Going more into the carbs; the small axles that the bufferfly plates rotate on can have worn bushings where they come thru the side of the carb. That can easily simulate a partially open throttle.
If butterflies are closed and idle is elevated, Yakko's on to something. Spray some WD40 on those areas and see what happens.
 
Mickey
Post 7 says he did the WD. I suspect the throttle system. Maybe when Doc gets here he will have another idea. Carlaban says the problem developed itself, apparently without tinkering,
Bob
 
Mickey
Post 7 says he did the WD. I suspect the throttle system. Maybe when Doc gets here he will have another idea.
Bob
Saw that, Bob, but would ~rocking~ the carbs/manifold affect the throttle shafts if they're loose in the bushings?
 
O

I have HIF4 carburetors with manual choke. Before the winter the car did not have this problem.
If the car didn't have the problem before the winter, it is unlikely a worn shaft or any such thing. Out of curiousity what is it idling at?

I suspect it could be a binding throttle cable or a sticking choke cable. Assuming the idle isn't too too high I might lube the cables and take the car out for a good run to blow out the cobwebs - Or take it for a good run and then lube the cables.
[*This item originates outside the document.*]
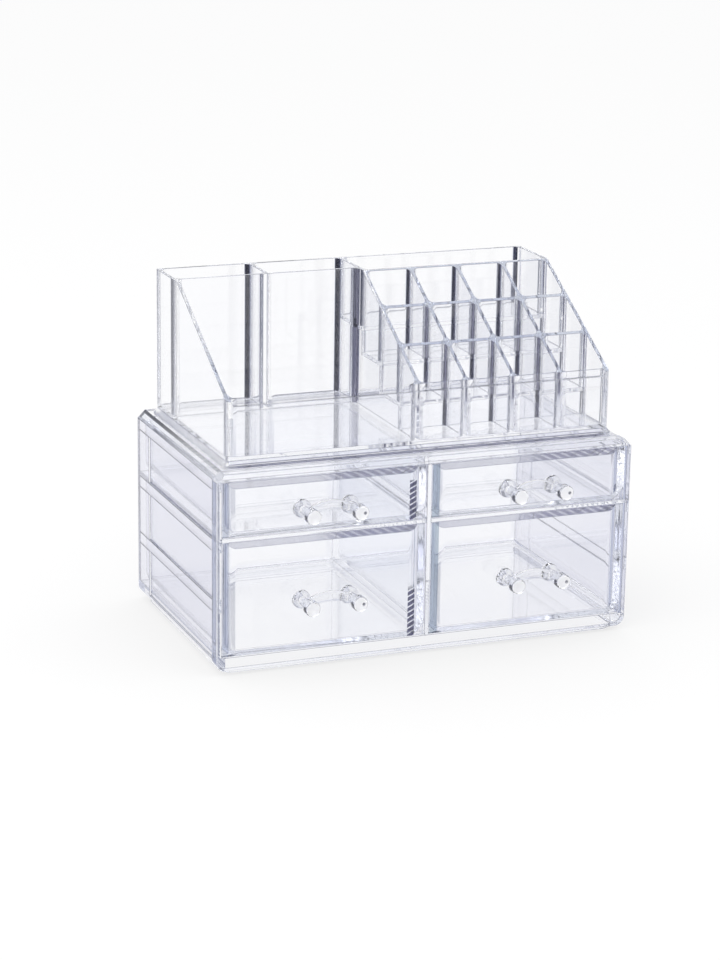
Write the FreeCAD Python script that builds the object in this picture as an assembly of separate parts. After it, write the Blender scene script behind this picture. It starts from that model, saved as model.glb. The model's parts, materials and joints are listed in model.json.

Oh and maybe - maybe - something fell off through the winter - vacuum hose? plug.

If you haven't done anything to the car and it was fine before you put it away, don't start taking things apart - you are already very close to having it right
 
Before the winter the car did not have this problem.

As JP says, shafts and hoses don't fail if the car has been sitting idle for a Swedish winter. But - an old vacuum hose can split if cold and suddenly in use.

Throttle is closed, but idle is high.

What rpm is that idle speed?
 
When I get home after school I will be taking the carburetors off and make sure the throttle valves are fully closed.
 
When I get home after school I will be taking the carburetors off and make sure the throttle valves are fully closed.

We thought you had already said the throttle is closed?